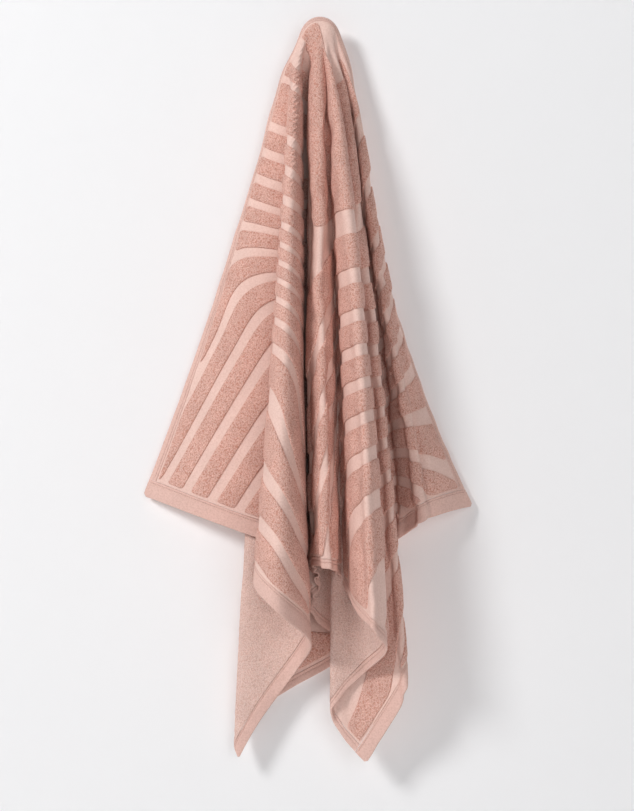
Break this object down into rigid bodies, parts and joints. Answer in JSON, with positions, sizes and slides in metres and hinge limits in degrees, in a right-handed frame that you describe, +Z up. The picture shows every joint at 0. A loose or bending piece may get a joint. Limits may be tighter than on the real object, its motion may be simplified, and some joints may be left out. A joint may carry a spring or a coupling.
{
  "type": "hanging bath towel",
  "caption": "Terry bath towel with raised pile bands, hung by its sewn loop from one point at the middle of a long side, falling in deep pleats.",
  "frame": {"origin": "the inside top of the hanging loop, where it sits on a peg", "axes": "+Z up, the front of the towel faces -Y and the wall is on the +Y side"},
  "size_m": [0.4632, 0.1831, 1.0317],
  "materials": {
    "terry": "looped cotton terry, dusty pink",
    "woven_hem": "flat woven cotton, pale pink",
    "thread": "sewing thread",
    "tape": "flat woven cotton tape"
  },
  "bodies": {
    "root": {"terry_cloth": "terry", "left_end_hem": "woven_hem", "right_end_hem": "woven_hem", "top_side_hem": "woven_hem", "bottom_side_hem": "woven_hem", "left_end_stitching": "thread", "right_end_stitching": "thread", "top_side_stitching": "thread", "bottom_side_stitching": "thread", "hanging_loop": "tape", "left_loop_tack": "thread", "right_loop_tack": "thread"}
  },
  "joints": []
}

..............................

* _WHAT YOU HAVE TO DO_: Copy every line above that holds the word "joints".

* _OUTPUT OF THE TASK_:
Break this object down into rigid bodies, parts and joints. Answer in JSON, with positions, sizes and slides in metres and hinge limits in degrees, in a right-handed frame that you describe, +Z up. The picture shows every joint at 0. A loose or bending piece may get a joint. Limits may be tighter than on the real object, its motion may be simplified, and some joints may be left out. A joint may carry a spring or a coupling.
  "joints": []